-- GIVEN PROBLEM --
Copy out the listing exactly.

-- DATASET EXCERPT --
++++++++++++++++++++
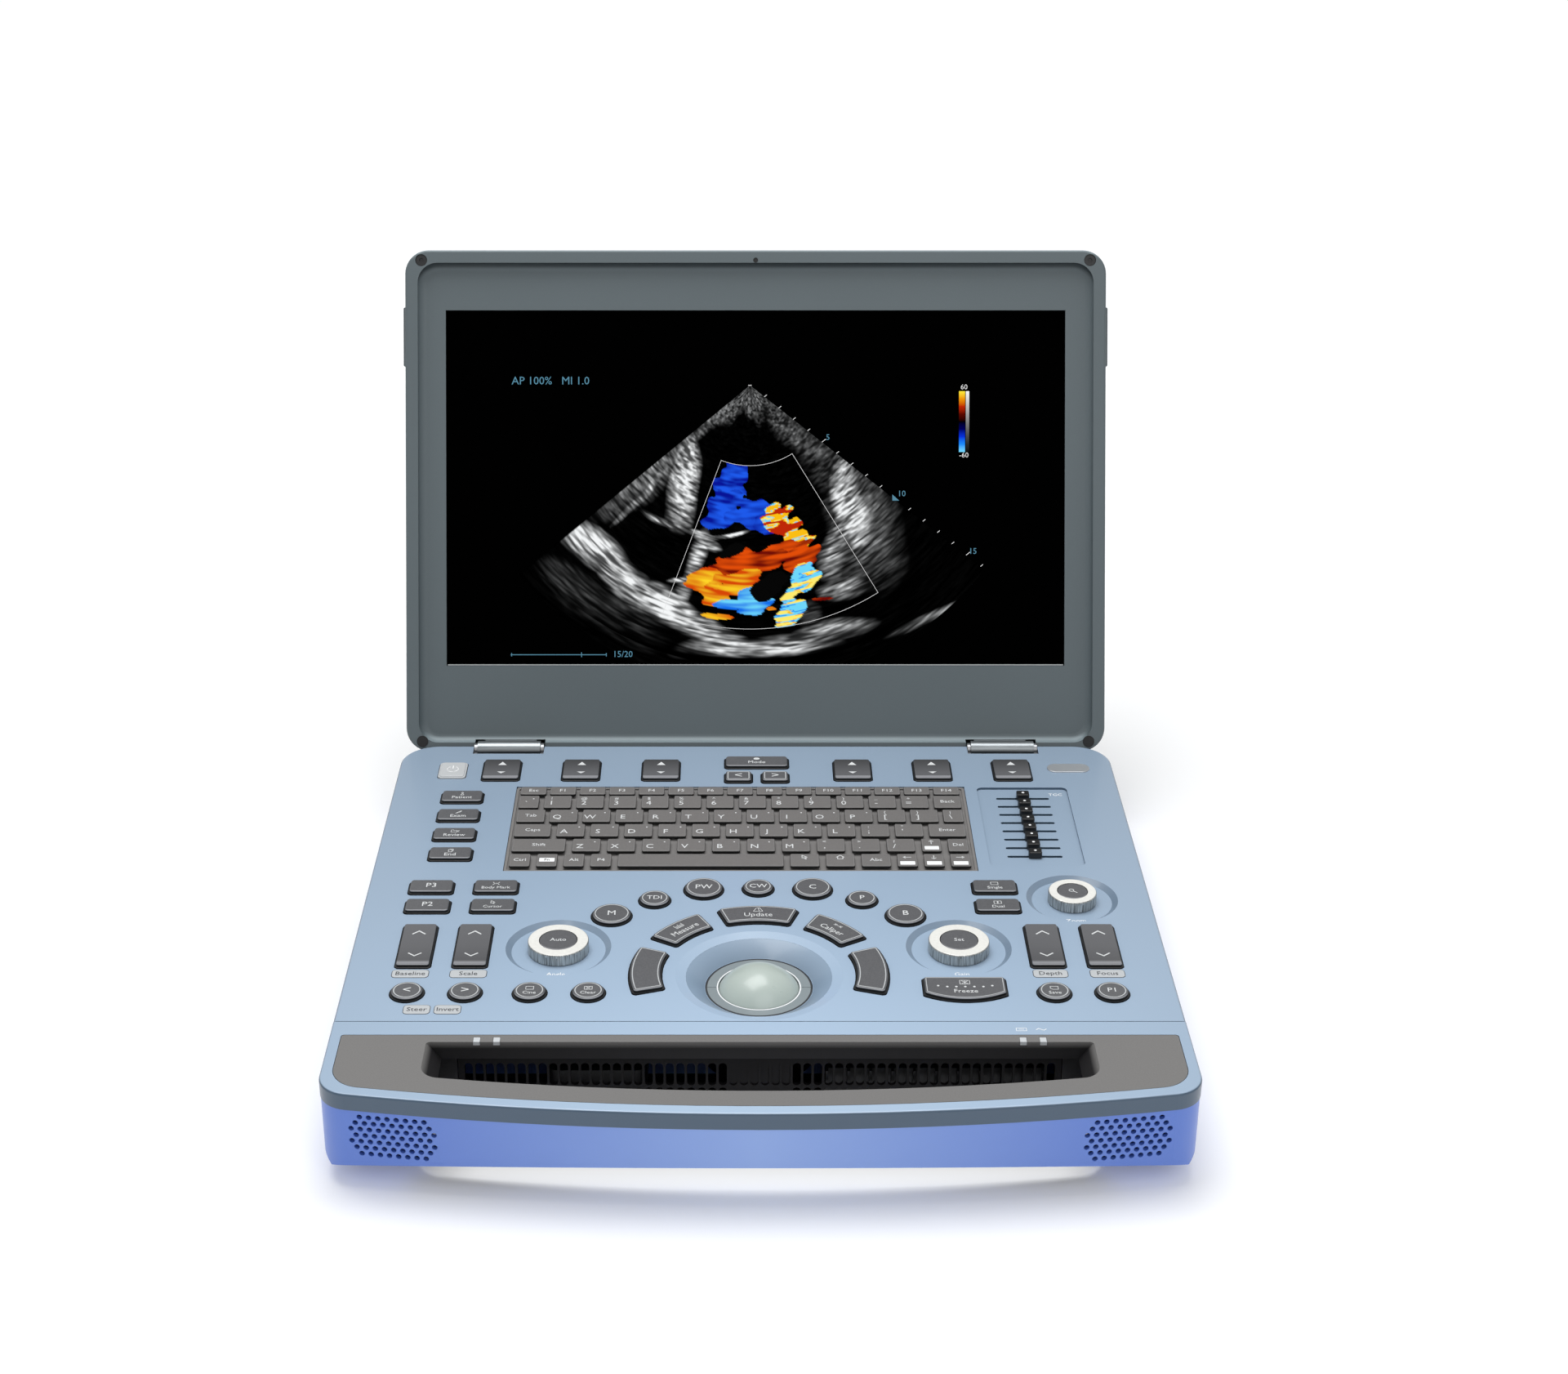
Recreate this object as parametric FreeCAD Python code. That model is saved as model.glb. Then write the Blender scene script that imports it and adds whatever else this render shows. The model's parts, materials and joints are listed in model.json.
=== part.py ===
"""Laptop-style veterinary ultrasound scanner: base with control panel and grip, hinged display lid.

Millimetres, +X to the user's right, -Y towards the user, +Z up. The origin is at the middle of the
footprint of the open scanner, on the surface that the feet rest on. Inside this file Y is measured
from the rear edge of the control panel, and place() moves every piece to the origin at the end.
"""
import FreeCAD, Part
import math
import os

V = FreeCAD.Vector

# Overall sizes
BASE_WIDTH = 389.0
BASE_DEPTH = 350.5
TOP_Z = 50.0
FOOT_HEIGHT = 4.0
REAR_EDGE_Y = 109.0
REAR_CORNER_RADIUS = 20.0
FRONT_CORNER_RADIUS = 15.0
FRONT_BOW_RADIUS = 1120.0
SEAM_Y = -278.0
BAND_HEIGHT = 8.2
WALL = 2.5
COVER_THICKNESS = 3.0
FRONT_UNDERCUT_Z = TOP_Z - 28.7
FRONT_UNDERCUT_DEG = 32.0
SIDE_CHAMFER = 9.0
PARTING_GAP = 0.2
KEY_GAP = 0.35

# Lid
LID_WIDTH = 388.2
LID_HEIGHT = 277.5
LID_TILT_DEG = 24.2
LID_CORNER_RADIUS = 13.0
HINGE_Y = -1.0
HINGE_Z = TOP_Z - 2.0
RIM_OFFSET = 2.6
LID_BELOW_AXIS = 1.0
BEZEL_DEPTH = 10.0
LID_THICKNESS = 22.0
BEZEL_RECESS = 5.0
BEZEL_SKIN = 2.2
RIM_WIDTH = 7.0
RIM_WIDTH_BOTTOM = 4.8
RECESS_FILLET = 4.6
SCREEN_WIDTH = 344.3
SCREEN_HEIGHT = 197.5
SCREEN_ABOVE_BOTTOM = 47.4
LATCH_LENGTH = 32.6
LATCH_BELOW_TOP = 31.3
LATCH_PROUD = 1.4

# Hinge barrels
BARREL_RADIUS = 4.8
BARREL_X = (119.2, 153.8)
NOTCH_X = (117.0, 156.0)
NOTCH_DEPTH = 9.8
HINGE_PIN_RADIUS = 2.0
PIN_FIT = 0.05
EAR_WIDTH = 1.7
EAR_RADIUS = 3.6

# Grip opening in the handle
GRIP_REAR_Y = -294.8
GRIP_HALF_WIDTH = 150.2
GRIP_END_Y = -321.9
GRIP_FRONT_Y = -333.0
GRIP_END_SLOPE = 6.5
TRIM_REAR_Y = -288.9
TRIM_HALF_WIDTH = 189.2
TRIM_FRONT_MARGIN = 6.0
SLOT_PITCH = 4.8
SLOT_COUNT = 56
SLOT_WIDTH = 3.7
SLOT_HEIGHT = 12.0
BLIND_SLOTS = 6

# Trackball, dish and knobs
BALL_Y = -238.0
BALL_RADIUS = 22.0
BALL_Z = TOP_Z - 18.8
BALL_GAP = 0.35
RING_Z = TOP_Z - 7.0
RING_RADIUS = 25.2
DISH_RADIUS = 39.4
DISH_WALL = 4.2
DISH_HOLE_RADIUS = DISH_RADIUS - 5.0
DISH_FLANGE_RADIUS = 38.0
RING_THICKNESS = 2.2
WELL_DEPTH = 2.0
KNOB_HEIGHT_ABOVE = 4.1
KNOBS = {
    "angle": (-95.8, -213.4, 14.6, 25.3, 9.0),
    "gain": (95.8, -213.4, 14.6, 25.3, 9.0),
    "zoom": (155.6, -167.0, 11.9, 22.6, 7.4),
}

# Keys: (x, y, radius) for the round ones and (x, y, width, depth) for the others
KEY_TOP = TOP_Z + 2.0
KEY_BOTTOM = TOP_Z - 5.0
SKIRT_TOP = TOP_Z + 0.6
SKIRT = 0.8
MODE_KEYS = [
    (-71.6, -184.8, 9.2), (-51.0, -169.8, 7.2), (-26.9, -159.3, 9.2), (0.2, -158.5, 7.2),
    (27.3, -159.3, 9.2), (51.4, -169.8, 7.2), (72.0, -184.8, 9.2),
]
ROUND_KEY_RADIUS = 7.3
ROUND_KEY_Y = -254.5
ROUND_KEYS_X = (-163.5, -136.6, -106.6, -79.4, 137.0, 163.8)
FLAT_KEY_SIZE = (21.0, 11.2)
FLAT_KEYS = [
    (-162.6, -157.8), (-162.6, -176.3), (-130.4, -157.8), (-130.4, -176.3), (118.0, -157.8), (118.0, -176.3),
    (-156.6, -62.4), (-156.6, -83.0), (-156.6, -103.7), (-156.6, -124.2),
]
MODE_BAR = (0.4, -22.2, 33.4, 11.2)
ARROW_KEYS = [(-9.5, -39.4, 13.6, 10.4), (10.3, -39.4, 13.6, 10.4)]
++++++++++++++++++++
-- COMPLETE RESPONSE --
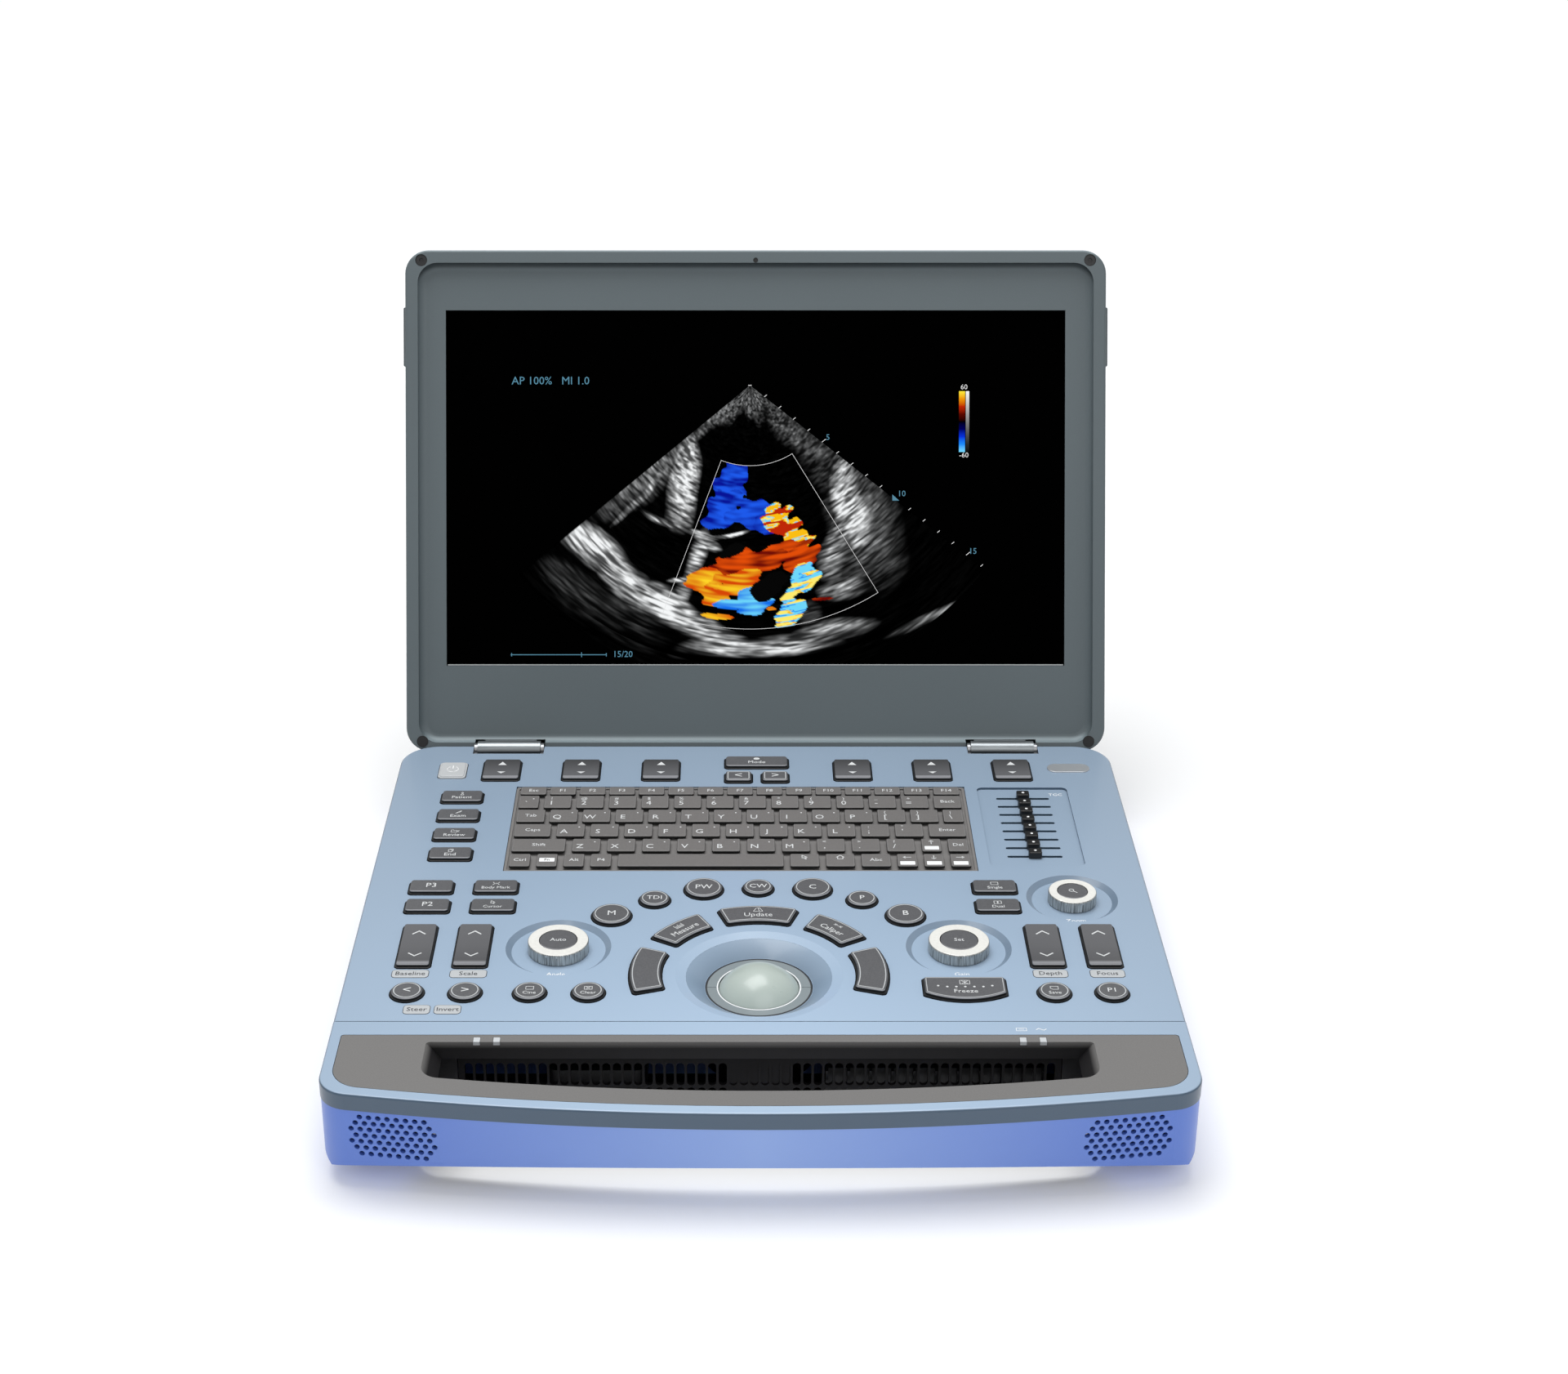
Recreate this object as parametric FreeCAD Python code. That model is saved as model.glb. Then write the Blender scene script that imports it and adds whatever else this render shows. The model's parts, materials and joints are listed in model.json.
=== part.py ===
"""Laptop-style veterinary ultrasound scanner: base with control panel and grip, hinged display lid.

Millimetres, +X to the user's right, -Y towards the user, +Z up. The origin is at the middle of the
footprint of the open scanner, on the surface that the feet rest on. Inside this file Y is measured
from the rear edge of the control panel, and place() moves every piece to the origin at the end.
"""
import FreeCAD, Part
import math
import os

V = FreeCAD.Vector

# Overall sizes
BASE_WIDTH = 389.0
BASE_DEPTH = 350.5
TOP_Z = 50.0
FOOT_HEIGHT = 4.0
REAR_EDGE_Y = 109.0
REAR_CORNER_RADIUS = 20.0
FRONT_CORNER_RADIUS = 15.0
FRONT_BOW_RADIUS = 1120.0
SEAM_Y = -278.0
BAND_HEIGHT = 8.2
WALL = 2.5
COVER_THICKNESS = 3.0
FRONT_UNDERCUT_Z = TOP_Z - 28.7
FRONT_UNDERCUT_DEG = 32.0
SIDE_CHAMFER = 9.0
PARTING_GAP = 0.2
KEY_GAP = 0.35

# Lid
LID_WIDTH = 388.2
LID_HEIGHT = 277.5
LID_TILT_DEG = 24.2
LID_CORNER_RADIUS = 13.0
HINGE_Y = -1.0
HINGE_Z = TOP_Z - 2.0
RIM_OFFSET = 2.6
LID_BELOW_AXIS = 1.0
BEZEL_DEPTH = 10.0
LID_THICKNESS = 22.0
BEZEL_RECESS = 5.0
BEZEL_SKIN = 2.2
RIM_WIDTH = 7.0
RIM_WIDTH_BOTTOM = 4.8
RECESS_FILLET = 4.6
SCREEN_WIDTH = 344.3
SCREEN_HEIGHT = 197.5
SCREEN_ABOVE_BOTTOM = 47.4
LATCH_LENGTH = 32.6
LATCH_BELOW_TOP = 31.3
LATCH_PROUD = 1.4

# Hinge barrels
BARREL_RADIUS = 4.8
BARREL_X = (119.2, 153.8)
NOTCH_X = (117.0, 156.0)
NOTCH_DEPTH = 9.8
HINGE_PIN_RADIUS = 2.0
PIN_FIT = 0.05
EAR_WIDTH = 1.7
EAR_RADIUS = 3.6

# Grip opening in the handle
GRIP_REAR_Y = -294.8
GRIP_HALF_WIDTH = 150.2
GRIP_END_Y = -321.9
GRIP_FRONT_Y = -333.0
GRIP_END_SLOPE = 6.5
TRIM_REAR_Y = -288.9
TRIM_HALF_WIDTH = 189.2
TRIM_FRONT_MARGIN = 6.0
SLOT_PITCH = 4.8
SLOT_COUNT = 56
SLOT_WIDTH = 3.7
SLOT_HEIGHT = 12.0
BLIND_SLOTS = 6

# Trackball, dish and knobs
BALL_Y = -238.0
BALL_RADIUS = 22.0
BALL_Z = TOP_Z - 18.8
BALL_GAP = 0.35
RING_Z = TOP_Z - 7.0
RING_RADIUS = 25.2
DISH_RADIUS = 39.4
DISH_WALL = 4.2
DISH_HOLE_RADIUS = DISH_RADIUS - 5.0
DISH_FLANGE_RADIUS = 38.0
RING_THICKNESS = 2.2
WELL_DEPTH = 2.0
KNOB_HEIGHT_ABOVE = 4.1
KNOBS = {
    "angle": (-95.8, -213.4, 14.6, 25.3, 9.0),
    "gain": (95.8, -213.4, 14.6, 25.3, 9.0),
    "zoom": (155.6, -167.0, 11.9, 22.6, 7.4),
}

# Keys: (x, y, radius) for the round ones and (x, y, width, depth) for the others
KEY_TOP = TOP_Z + 2.0
KEY_BOTTOM = TOP_Z - 5.0
SKIRT_TOP = TOP_Z + 0.6
SKIRT = 0.8
MODE_KEYS = [
    (-71.6, -184.8, 9.2), (-51.0, -169.8, 7.2), (-26.9, -159.3, 9.2), (0.2, -158.5, 7.2),
    (27.3, -159.3, 9.2), (51.4, -169.8, 7.2), (72.0, -184.8, 9.2),
]
ROUND_KEY_RADIUS = 7.3
ROUND_KEY_Y = -254.5
ROUND_KEYS_X = (-163.5, -136.6, -106.6, -79.4, 137.0, 163.8)
FLAT_KEY_SIZE = (21.0, 11.2)
FLAT_KEYS = [
    (-162.6, -157.8), (-162.6, -176.3), (-130.4, -157.8), (-130.4, -176.3), (118.0, -157.8), (118.0, -176.3),
    (-156.6, -62.4), (-156.6, -83.0), (-156.6, -103.7), (-156.6, -124.2),
]
MODE_BAR = (0.4, -22.2, 33.4, 11.2)
ARROW_KEYS = [(-9.5, -39.4, 13.6, 10.4), (10.3, -39.4, 13.6, 10.4)]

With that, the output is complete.